Abstract

Wildfires are a common global disturbance. Many of these fires fill important ecosystem roles but others must be suppressed to prevent loss of life or property. Decision support tools can provide critical information to support effective wildfire management but the many components of these tools lack a supporting framework to integrate risk components to produce effective and useful wildfire risk forecasts. Here we present a framework to support wildfire preparedness and response decision making that incorporates both static and dynamic components of wildfire hazard to produce risk forecasting. Static model components provide a time-invariant ignition probability for both human and natural caused ignitions and are developed using topographic and fuel quantity metrics. Dynamic model components are evaluated using a combination of fire danger rating indices from the new US National Fire Danger Rating System Version 4.0 released in 2016 and the newly derived Severe Fire Danger Index.

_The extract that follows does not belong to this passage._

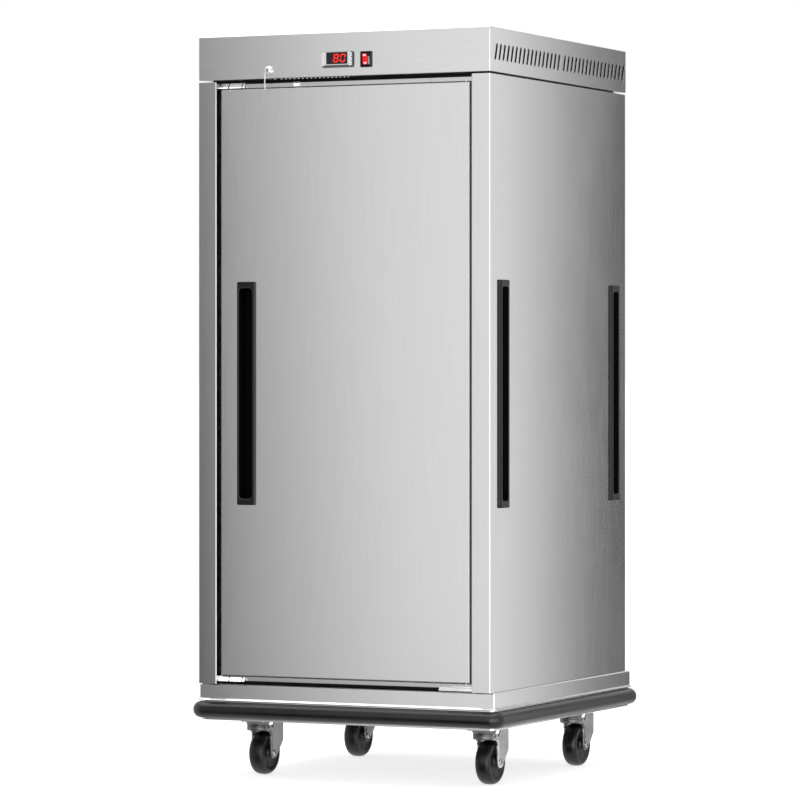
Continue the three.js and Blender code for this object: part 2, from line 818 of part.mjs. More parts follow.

When combined together, we demonstrate the effectiveness of this model forecast system to predict the spatial and temporal locations of new wildfire ignitions across large areas using a blend of high, moderate and low resolution spatial terrain, fuels and weather forecast data. We demonstrate components of this framework across the United States and Northern South America specifically across Colombia, Ecuador and Peru. This work will improve our ability to leverage modern fire danger rating systems with over conventional wildfire risk assessments to provide better decision support products throughout the world and these products have the potential to reduce wildfire impacts to firefighters and communities.